Every bill creates winners and losers. Here's who stands to gain and who bears the cost.

Who Benefits

  • The U.S. Department of State and other federal agencies responsible for diplomacy and public communications gain a consistent naming standard that simplifies messaging and reduces ambiguity in official texts.
  • Government contractors and vendors who produce official materials will face a unified terminology template, reducing translation and formatting discrepancies across materials.
  • Israel’s government and allied policymakers who favor Judea and Samaria terminology may see improved alignment with U.S. messaging on this issue.

Who Bears the Cost

  • Federal agencies and their communications pipelines will incur costs to audit, update, and reissue documents, guidance, and publications.
  • Contractors and vendors responsible for producing official materials will incur transition costs and potential delays as systems and templates are updated.
  • Legal and policy staff may need to manage interagency coordination and ensure continued compliance with treaty obligations where applicable.
  • Small programs and local offices could face operational burdens during the transition as they retrofit documents and materials to the new nomenclature.

Key Issues

The Core Tension

Should the United States impose a uniform internal naming convention across hundreds of laws and official materials, potentially signaling a stronger political stance, while risking friction with international partners and the practical challenges of large-scale, technical updates?

The bill's approach raises policy tensions around terminology versus international diplomacy. While the prohibition seeks to standardize government language, the practicalities of updating thousands of documents across agencies, databases, and public communications could be nontrivial.

The waiver mechanism provides an escape hatch, but it requires a justification to Congress, which could create timing and political considerations that affect implementation.

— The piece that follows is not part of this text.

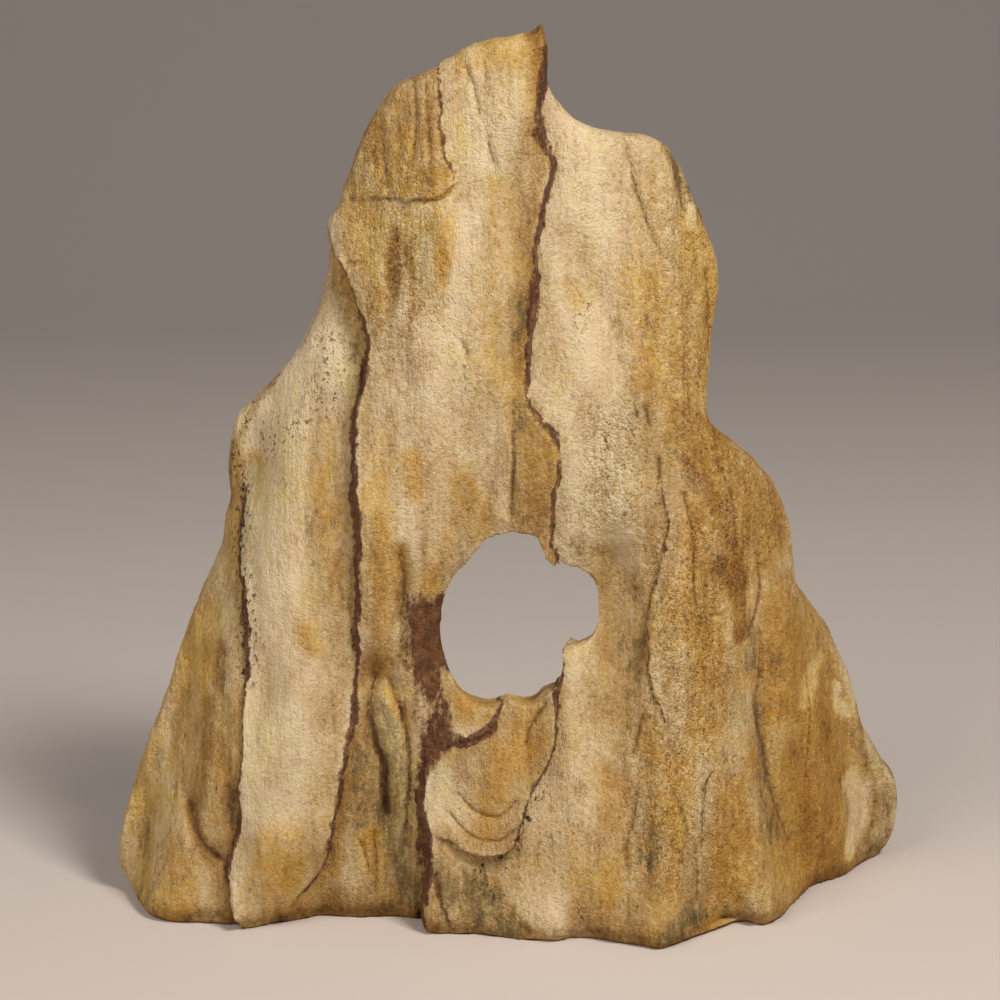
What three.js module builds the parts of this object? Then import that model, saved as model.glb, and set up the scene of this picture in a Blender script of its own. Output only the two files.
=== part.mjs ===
// A free-standing sandstone sculpture: one peak-shaped slab of banded sandstone, split along thin
// brown iron seams, with a natural hole through its middle and a flat foot.
// Millimetres, +Z up, the front face towards -Y, the origin at the middle of the foot.
import * as THREE from "three";

// Driving dimensions.
const HEIGHT = 363;
const EDGE_ROUND = 4;
const LEAST_EDGE = 2;
const FOOT_BEVEL = 3;
const FOOT_BEVEL_HEIGHT = 6;

// The hole is dished on both faces. The front dish is deepest beside and above the hole, and the
// hole widens a little towards the back.
const HOLE_MIDDLE = [3, 124];
const FRONT_DISH = { mean: 6.5, beside: 3.5, above: 2.5, reach: 20 };
const BACK_DISH = { mean: 8, reach: 24 };
const BACK_FLARE = { width: 5, reach: 9 };

// The size of the facets: in the open, along each edge, and in the rows that follow the edges.
const FACET = 6.5;
const FACET_RISE = 6.6;
const FACET_STRAY = 1.1;
const FOOT_FACET = 4.6;
const HOLE_FACET = 3.8;
const LEDGE_FACET = 5.5;
const EDGE_ROWS = [1.3, 4.2];
const HOLE_ROW = 3.5;
const LEAST_GAP = 0.63 * FACET;
const LEAST_ROW_GAP = 0.85;
const LINE_STEP = 4;

// The stone narrows upwards: its half-width and the middle of its width at any height.
const LEFT_AT_FOOT = -160;
const RIGHT_AT_FOOT = 163;
const LEFT_SLOPE = 0.29;
const RIGHT_SLOPE = 0.284;

// The outline seen from the front, as [x, z], up the left edge and down the right one.
const LEFT_EDGE = [
  [-149, 0], [-158.5, 2], [-163.5, 9], [-164.5, 20], [-161, 36], [-154, 56], [-145, 81], [-135, 109],
  [-125, 134], [-118, 151], [-117, 161], [-113.5, 170], [-115, 182], [-113, 193], [-110, 204],
  [-98, 216], [-85, 232], [-77, 248], [-73, 262], [-71.5, 271], [-73, 283], [-68, 290], [-66, 298],
  [-60, 312], [-52, 330], [-45, 339], [-34, 343.5], [-26, 348], [-17, 354], [-5, 357], [7, 358.5],
  [13, HEIGHT],
];
const RIGHT_EDGE = [
  [13, HEIGHT], [15.5, 355], [16, 347], [14, 341], [18, 335], [23, 329], [31, 324], [46, 319.5],
  [59, 317.5], [66, 311], [73, 296], [80, 279], [85, 262], [84, 250], [82, 238], [81, 222],
  [80, 208], [84, 199], [98, 187], [108, 176], [116, 159], [118, 145], [118, 133], [127, 119],
  [136, 106], [144, 87], [151, 64], [158, 50], [168, 36], [170, 27], [169, 14], [166, 4], [161, 0],
];

// The hole, as [x, z], clockwise from its upper left. Two fins of the middle seam stand into it.
const HOLE = [
  [-9, 161], [0, 164], [10, 163.5], [13, 158], [17.5, 149.5], [25, 148], [32, 144], [35, 137],
  [35, 126], [33, 119], [27, 116], [22.5, 115.5], [20.5, 117], [21.5, 110], [19, 101.5],
  [14.5, 100], [9, 94.5], [5, 94.5], [1, 97], [-3, 94], [-9, 93], [-15, 95], [-21, 101],
  [-25, 112], [-26.5, 122], [-26, 133], [-23, 142], [-17, 150],
];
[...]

The reliance on a broad set of conforming amendments also creates a wide-reaching legal footprint that may interact with existing international agreements and long-standing diplomatic language in ways that require careful coordination.

A key unresolved question is how the new nomenclature interacts with ongoing treaty obligations and customary international law, and whether some contexts—such as joint statements, multilateral negotiations, or partner communications—will compel deviations from the new standard. Agencies will need to build governance processes to track where West Bank references persist and how to manage those exceptions, especially where historical documents and older materials are involved.